Special Delivery
Packed up in an old computer box, swaddled in a towel and some duct tape, they are... The Little Details.
- I have this superstition about the mailbox: the longer you wait to pick up your mail, the higher the likelihood you'll get something good.
- No facts or scientific analysis went into the formation of that belief.
- Today, IN DEFIANCE OF MY SILLY SUPERSTITIONS, I went down to the mailbox almost immediately after the mailman finished.
- It was empty. Not even a coupon flyer.
- Superstition: 1, Rational logic: 0
- In other news - Fuck you, Darwin.
- There was, however, a delightful treat left on top of the mailbox: a DVD entitled DELIVERING JUSTICE IDENTITY CRISIS - A High Noon Bullet.
- It's produced by the Postal Inspection Service, so you know it has to be good.
- I think the DVD is having an identity crisis. What's the deal with the three titles? Maybe it's really three separate movies.
- DELIVERING JUSTICE - Tommy Lee Jones plays haggard cop Frank Brockston, who has to choose between his belief in the system and meting out vigilante vengeance after the murder of his beloved wife. Skeet Ulrich plays brilliant-but-sadistic killer Antoine Elsen in this action-packed suspense-thriller. When they went after his family, he delivered justice... OVERNIGHT EXPRESS.
- Identity Crisis The world turns topsy-turvy when domineering career woman Margot Tate (Terri Hatcher) loses her high-powered job at a brokerage firm and has to teach economics at her daughter Chloe's (Vanessa Hudgens) arts high school in New York. Margot soon learns her corner-office top-down approach won't work with Chloe's hip young classmates! And then there's that matter of wry but soulful English teacher Mr. Denton... (Skeet Ulrich). A touching comedy about restoring your credit after your morals have gone bankrupt.
- A High Noon Bullet On the plains of Kansas, US Marshall James Padget(Tommy Lee Jones) has his hands full defending his territory from a band of lawless cattle-rustlers. When a mysterious gunman (Skeet Ulrich) shows up in town, Marshall Padget must choose between his belief in the system and letting this lone vigilante help mete out prairie justice. And then there's the matter of sultry-but-soulful harlot Sally... (Terri Hatcher). Guns will blaze, but only a high noon bullet finds its mark!
- Expect a review of DELIVERING JUSTICE IDENTITY CRISIS - A High Noon Bullet to be forthcoming.
- Unfortunately it doesn't mention an appearance by Skeet Ulrich anywhere on the DVD jacket, so I don't think it's going to live up to the hype.
- Those loglines are ridiculous, but they still sound better than going to see the new Wolverine movie.
- I forgot about the note this morning that they were shutting off the water in my building between 10 and 5.

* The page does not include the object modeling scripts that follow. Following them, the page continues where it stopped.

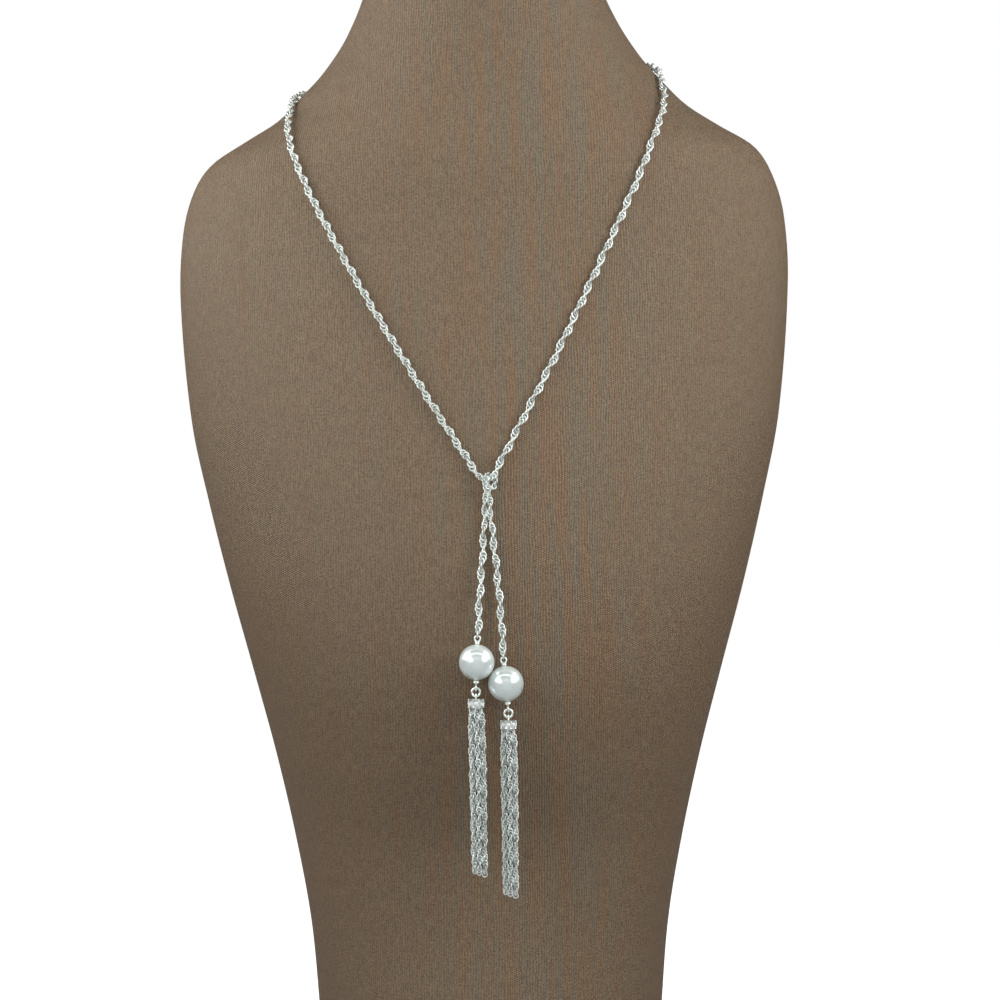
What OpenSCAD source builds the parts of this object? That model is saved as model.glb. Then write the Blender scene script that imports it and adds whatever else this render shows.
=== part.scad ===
// Lariat necklace on a neck bust.
// One long rope chain is laid round the neck of a padded bust, tied once on
// the chest, and ends in two drops: a pearl, a jump ring, a stone-set cap and
// a chain tassel. Millimetres; +Z up, the front looks along -Y, and the origin
// is the middle of the bust's foot.

/* [Pearls and drops] */
// Diameter of each pearl
pearl_d = 12; // [10:0.5:12]
// Drill hole through a pearl
pearl_hole_d = 1; // [0.9:0.1:1.6]
// Outer diameter of a jump ring
jump_ring_d = 3.5; // [3.3:0.1:3.8]
// Wire of a jump ring
jump_ring_wire = 0.75; // [0.5:0.05:0.8]
// Wire of the pins and of their loops
pin_wire = 0.6; // [0.5:0.05:0.7]

/* [Tassel caps] */
// Outer diameter of the rims of a cap
cap_d = 5.5; // [5.4:0.1:6]
// Height of a cap
cap_h = 2.9; // [2.8:0.1:3.2]
// Diameter of a stone at its girdle
stone_d = 1.55; // [1.3:0.05:1.6]

/* [Tassels] */
// Length of the chain strands of a tassel
tassel_len = 55.5; // [30:0.5:60]
// Widest part of one strand of a tassel
strand_d = 1.7; // [1.2:0.1:1.7]
// Length of one bulge of a twisted strand
strand_bulge_len = 4; // [3:0.5:6]

/* [Chain] */
// Diameter of the rope chain
chain_d = 2.4; // [1.8:0.1:2.6]
// Space between the chain and the skin of the bust
chain_gap = 0.3; // [0.2:0.1:1]

/* [Bust] */
// Flat sides round the bust
bust_sides = 48; // [24:4:64]
// Rings in each row of the bust's section table
bust_steps = 3; // [2:1:4]

/* [Hidden] */
STONES = 8;
SIDES = ["left", "right"];

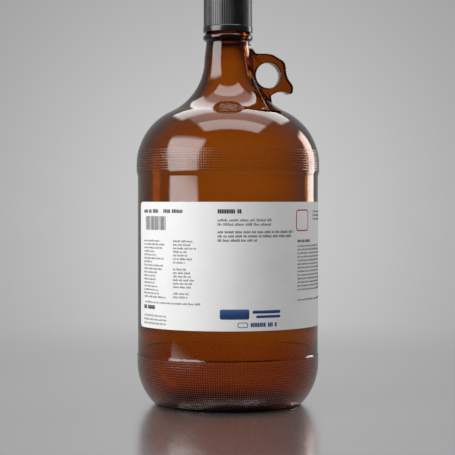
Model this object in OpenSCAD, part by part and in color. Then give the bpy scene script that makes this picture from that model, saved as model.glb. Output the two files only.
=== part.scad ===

- It's 9:48am, can you do the dishes, wash your hair, brush your teeth and run enough water for lunch in 12 minutes?
- If you microwave your meals, never leave the house, and eat off of paper towels, the bounds of that problem rapidly diminish.
- I even had time to shave.
- I had no reason to shave, but I had time to do it.
- I think God is a poor engineer: Every time I shave, I nick my Adam's apple. But women, who don't HAVE Adam's apples, don't need to shave. GET IT TOGETHER GOD!
- Actually, if I'm going to put together a list of things God should change, I'm not sure that's at the top.
- I'd probably start with my ugly toes.
- HEY-O!!! That's totally not true! World peace, world peace!
- I'm only saying that so I don't seem like a total narcissist. So, just to be clear God, the order goes:
- World peace.
- Nicer toes.
- Easier to shave Adam's apple.
- Yeah, that seems about right.
- This weekend I decided to throw in this hilarious new bit in the show, where I bang my head on the top of the bar. I did it about sixteen times. It was awesome.
- Now I have, as they say, a contusion.
- Fortunately for me, I work in an industry where your appearance is unimportant.
- If it was important, I'd shave and wash my hair every day, right?
- I'd also wear pants.
- I TOTALLY HAVE PANTS ON RIGHT NOW, DO NOT PANIC.
- ...but I might not be wearing a shirt.
- Working From Home: It's like someone crossed Strip Poker with Russian Roulette.
- If you ever decide to drop by my apartment, you might want to call first.
- To be fair, most days I put on clothes. I only sit around with my shirt off when the harsh light of your evil yellow sun tries to incinerate me through the living room windows.
- If that's going to be the case, you'd think the least it could do is give me some decent superpowers.
- Like nicer toes.
-Tom, who's going to go see if the water's back on.


So they got Vanessa Hudgens.
( was going to make a metatarsal/meta human joke, but it was just too much work, so make your own)
If you're going to steal, steal from the best.